Print the listing below exactly.

• • •

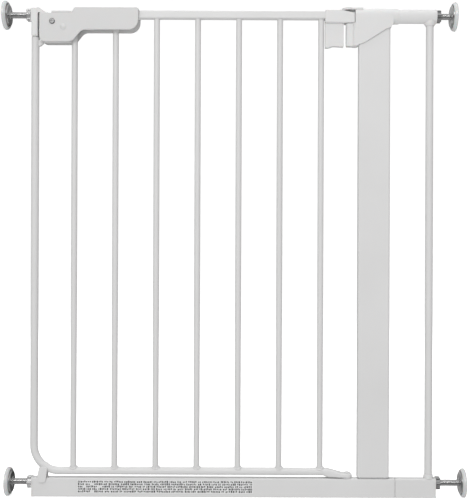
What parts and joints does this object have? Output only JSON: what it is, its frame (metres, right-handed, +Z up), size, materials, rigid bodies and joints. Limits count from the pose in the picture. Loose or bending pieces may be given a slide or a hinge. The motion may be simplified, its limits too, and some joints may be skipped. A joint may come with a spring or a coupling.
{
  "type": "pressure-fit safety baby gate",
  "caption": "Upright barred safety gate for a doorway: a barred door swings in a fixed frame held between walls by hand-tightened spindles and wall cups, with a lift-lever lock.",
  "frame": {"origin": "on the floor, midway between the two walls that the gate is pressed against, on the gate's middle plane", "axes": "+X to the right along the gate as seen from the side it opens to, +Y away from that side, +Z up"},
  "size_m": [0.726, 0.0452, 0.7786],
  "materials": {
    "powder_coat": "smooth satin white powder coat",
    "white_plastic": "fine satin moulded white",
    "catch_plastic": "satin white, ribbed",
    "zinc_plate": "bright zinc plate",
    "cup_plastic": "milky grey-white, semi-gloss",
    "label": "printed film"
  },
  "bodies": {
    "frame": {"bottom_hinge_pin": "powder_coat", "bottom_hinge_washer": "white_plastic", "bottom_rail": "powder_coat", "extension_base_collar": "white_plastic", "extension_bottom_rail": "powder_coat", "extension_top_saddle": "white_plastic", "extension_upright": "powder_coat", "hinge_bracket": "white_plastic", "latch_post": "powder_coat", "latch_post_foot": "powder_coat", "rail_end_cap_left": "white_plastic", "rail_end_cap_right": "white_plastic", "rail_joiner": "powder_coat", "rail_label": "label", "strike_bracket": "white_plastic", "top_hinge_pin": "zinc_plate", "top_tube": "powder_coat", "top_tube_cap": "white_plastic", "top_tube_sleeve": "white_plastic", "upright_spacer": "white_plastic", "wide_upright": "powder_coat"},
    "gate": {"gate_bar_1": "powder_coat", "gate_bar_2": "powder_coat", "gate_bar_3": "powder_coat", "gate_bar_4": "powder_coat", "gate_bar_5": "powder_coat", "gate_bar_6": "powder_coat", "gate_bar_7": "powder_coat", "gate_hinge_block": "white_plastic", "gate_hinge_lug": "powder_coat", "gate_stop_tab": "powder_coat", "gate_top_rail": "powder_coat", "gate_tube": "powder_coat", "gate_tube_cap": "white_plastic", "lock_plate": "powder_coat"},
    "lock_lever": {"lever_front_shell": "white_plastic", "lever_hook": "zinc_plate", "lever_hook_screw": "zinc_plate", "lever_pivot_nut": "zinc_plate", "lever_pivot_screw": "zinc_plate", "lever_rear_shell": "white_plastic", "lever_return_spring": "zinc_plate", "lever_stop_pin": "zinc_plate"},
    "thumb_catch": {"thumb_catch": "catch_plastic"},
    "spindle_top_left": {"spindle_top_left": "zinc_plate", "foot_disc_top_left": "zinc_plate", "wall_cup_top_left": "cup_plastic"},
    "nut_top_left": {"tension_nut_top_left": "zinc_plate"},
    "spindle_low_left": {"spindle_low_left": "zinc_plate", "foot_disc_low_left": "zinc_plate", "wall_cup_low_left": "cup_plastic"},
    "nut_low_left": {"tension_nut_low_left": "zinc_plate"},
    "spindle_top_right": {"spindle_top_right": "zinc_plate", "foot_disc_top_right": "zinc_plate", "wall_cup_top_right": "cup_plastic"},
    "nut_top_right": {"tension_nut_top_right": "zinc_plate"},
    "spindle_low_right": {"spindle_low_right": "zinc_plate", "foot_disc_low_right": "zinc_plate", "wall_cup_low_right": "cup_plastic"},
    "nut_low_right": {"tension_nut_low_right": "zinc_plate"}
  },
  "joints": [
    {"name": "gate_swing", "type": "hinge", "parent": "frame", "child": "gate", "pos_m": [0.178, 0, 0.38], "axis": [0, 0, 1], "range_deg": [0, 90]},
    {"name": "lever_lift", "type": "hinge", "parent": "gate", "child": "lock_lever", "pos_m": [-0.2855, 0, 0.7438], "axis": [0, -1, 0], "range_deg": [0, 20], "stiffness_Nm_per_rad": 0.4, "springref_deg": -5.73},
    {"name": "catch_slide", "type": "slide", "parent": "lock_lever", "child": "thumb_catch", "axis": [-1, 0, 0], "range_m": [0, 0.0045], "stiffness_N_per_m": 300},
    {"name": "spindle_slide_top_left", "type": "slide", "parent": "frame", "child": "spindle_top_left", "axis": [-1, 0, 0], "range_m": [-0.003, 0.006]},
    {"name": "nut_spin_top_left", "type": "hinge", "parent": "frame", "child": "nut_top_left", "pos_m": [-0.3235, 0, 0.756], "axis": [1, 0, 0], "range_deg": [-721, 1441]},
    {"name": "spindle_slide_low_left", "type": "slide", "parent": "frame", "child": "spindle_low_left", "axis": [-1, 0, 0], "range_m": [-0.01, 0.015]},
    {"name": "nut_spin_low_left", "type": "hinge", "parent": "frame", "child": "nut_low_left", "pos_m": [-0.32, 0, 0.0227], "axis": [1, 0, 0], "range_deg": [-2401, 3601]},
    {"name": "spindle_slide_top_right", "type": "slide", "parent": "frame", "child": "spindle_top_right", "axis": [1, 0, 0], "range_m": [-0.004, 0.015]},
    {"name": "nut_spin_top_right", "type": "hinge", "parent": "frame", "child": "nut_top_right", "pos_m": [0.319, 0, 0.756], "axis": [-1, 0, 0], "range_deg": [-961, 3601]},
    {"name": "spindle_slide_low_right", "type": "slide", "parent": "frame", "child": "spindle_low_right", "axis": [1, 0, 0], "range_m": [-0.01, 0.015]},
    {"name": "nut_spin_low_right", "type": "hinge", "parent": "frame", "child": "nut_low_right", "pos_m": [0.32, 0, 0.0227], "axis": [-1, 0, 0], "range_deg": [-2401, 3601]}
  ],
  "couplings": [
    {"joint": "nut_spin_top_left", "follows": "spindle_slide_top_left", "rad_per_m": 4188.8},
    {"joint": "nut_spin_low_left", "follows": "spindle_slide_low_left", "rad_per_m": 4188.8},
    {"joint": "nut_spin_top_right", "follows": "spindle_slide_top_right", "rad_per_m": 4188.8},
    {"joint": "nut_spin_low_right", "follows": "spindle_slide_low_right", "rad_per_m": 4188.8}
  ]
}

• • •

FINISHED EXERCISE:
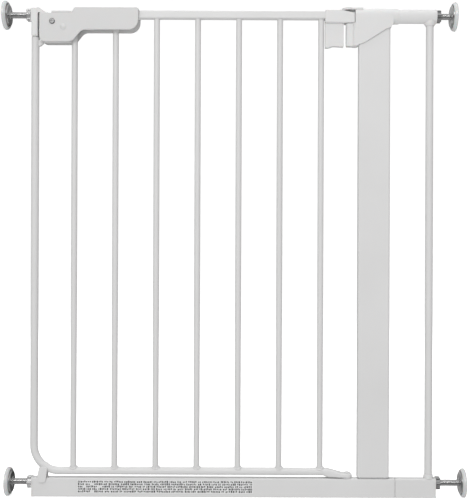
What parts and joints does this object have? Output only JSON: what it is, its frame (metres, right-handed, +Z up), size, materials, rigid bodies and joints. Limits count from the pose in the picture. Loose or bending pieces may be given a slide or a hinge. The motion may be simplified, its limits too, and some joints may be skipped. A joint may come with a spring or a coupling.
{
  "type": "pressure-fit safety baby gate",
  "caption": "Upright barred safety gate for a doorway: a barred door swings in a fixed frame held between walls by hand-tightened spindles and wall cups, with a lift-lever lock.",
  "frame": {"origin": "on the floor, midway between the two walls that the gate is pressed against, on the gate's middle plane", "axes": "+X to the right along the gate as seen from the side it opens to, +Y away from that side, +Z up"},
  "size_m": [0.726, 0.0452, 0.7786],
  "materials": {
    "powder_coat": "smooth satin white powder coat",
    "white_plastic": "fine satin moulded white",
    "catch_plastic": "satin white, ribbed",
    "zinc_plate": "bright zinc plate",
    "cup_plastic": "milky grey-white, semi-gloss",
    "label": "printed film"
  },
  "bodies": {
    "frame": {"bottom_hinge_pin": "powder_coat", "bottom_hinge_washer": "white_plastic", "bottom_rail": "powder_coat", "extension_base_collar": "white_plastic", "extension_bottom_rail": "powder_coat", "extension_top_saddle": "white_plastic", "extension_upright": "powder_coat", "hinge_bracket": "white_plastic", "latch_post": "powder_coat", "latch_post_foot": "powder_coat", "rail_end_cap_left": "white_plastic", "rail_end_cap_right": "white_plastic", "rail_joiner": "powder_coat", "rail_label": "label", "strike_bracket": "white_plastic", "top_hinge_pin": "zinc_plate", "top_tube": "powder_coat", "top_tube_cap": "white_plastic", "top_tube_sleeve": "white_plastic", "upright_spacer": "white_plastic", "wide_upright": "powder_coat"},
    "gate": {"gate_bar_1": "powder_coat", "gate_bar_2": "powder_coat", "gate_bar_3": "powder_coat", "gate_bar_4": "powder_coat", "gate_bar_5": "powder_coat", "gate_bar_6": "powder_coat", "gate_bar_7": "powder_coat", "gate_hinge_block": "white_plastic", "gate_hinge_lug": "powder_coat", "gate_stop_tab": "powder_coat", "gate_top_rail": "powder_coat", "gate_tube": "powder_coat", "gate_tube_cap": "white_plastic", "lock_plate": "powder_coat"},
    "lock_lever": {"lever_front_shell": "white_plastic", "lever_hook": "zinc_plate", "lever_hook_screw": "zinc_plate", "lever_pivot_nut": "zinc_plate", "lever_pivot_screw": "zinc_plate", "lever_rear_shell": "white_plastic", "lever_return_spring": "zinc_plate", "lever_stop_pin": "zinc_plate"},
    "thumb_catch": {"thumb_catch": "catch_plastic"},
    "spindle_top_left": {"spindle_top_left": "zinc_plate", "foot_disc_top_left": "zinc_plate", "wall_cup_top_left": "cup_plastic"},
    "nut_top_left": {"tension_nut_top_left": "zinc_plate"},
    "spindle_low_left": {"spindle_low_left": "zinc_plate", "foot_disc_low_left": "zinc_plate", "wall_cup_low_left": "cup_plastic"},
    "nut_low_left": {"tension_nut_low_left": "zinc_plate"},
    "spindle_top_right": {"spindle_top_right": "zinc_plate", "foot_disc_top_right": "zinc_plate", "wall_cup_top_right": "cup_plastic"},
    "nut_top_right": {"tension_nut_top_right": "zinc_plate"},
    "spindle_low_right": {"spindle_low_right": "zinc_plate", "foot_disc_low_right": "zinc_plate", "wall_cup_low_right": "cup_plastic"},
    "nut_low_right": {"tension_nut_low_right": "zinc_plate"}
  },
  "joints": [
    {"name": "gate_swing", "type": "hinge", "parent": "frame", "child": "gate", "pos_m": [0.178, 0, 0.38], "axis": [0, 0, 1], "range_deg": [0, 90]},
    {"name": "lever_lift", "type": "hinge", "parent": "gate", "child": "lock_lever", "pos_m": [-0.2855, 0, 0.7438], "axis": [0, -1, 0], "range_deg": [0, 20], "stiffness_Nm_per_rad": 0.4, "springref_deg": -5.73},
    {"name": "catch_slide", "type": "slide", "parent": "lock_lever", "child": "thumb_catch", "axis": [-1, 0, 0], "range_m": [0, 0.0045], "stiffness_N_per_m": 300},
    {"name": "spindle_slide_top_left", "type": "slide", "parent": "frame", "child": "spindle_top_left", "axis": [-1, 0, 0], "range_m": [-0.003, 0.006]},
    {"name": "nut_spin_top_left", "type": "hinge", "parent": "frame", "child": "nut_top_left", "pos_m": [-0.3235, 0, 0.756], "axis": [1, 0, 0], "range_deg": [-721, 1441]},
    {"name": "spindle_slide_low_left", "type": "slide", "parent": "frame", "child": "spindle_low_left", "axis": [-1, 0, 0], "range_m": [-0.01, 0.015]},
    {"name": "nut_spin_low_left", "type": "hinge", "parent": "frame", "child": "nut_low_left", "pos_m": [-0.32, 0, 0.0227], "axis": [1, 0, 0], "range_deg": [-2401, 3601]},
    {"name": "spindle_slide_top_right", "type": "slide", "parent": "frame", "child": "spindle_top_right", "axis": [1, 0, 0], "range_m": [-0.004, 0.015]},
    {"name": "nut_spin_top_right", "type": "hinge", "parent": "frame", "child": "nut_top_right", "pos_m": [0.319, 0, 0.756], "axis": [-1, 0, 0], "range_deg": [-961, 3601]},
    {"name": "spindle_slide_low_right", "type": "slide", "parent": "frame", "child": "spindle_low_right", "axis": [1, 0, 0], "range_m": [-0.01, 0.015]},
    {"name": "nut_spin_low_right", "type": "hinge", "parent": "frame", "child": "nut_low_right", "pos_m": [0.32, 0, 0.0227], "axis": [-1, 0, 0], "range_deg": [-2401, 3601]}
  ],
  "couplings": [
    {"joint": "nut_spin_top_left", "follows": "spindle_slide_top_left", "rad_per_m": 4188.8},
    {"joint": "nut_spin_low_left", "follows": "spindle_slide_low_left", "rad_per_m": 4188.8},
    {"joint": "nut_spin_top_right", "follows": "spindle_slide_top_right", "rad_per_m": 4188.8},
    {"joint": "nut_spin_low_right", "follows": "spindle_slide_low_right", "rad_per_m": 4188.8}
  ]
}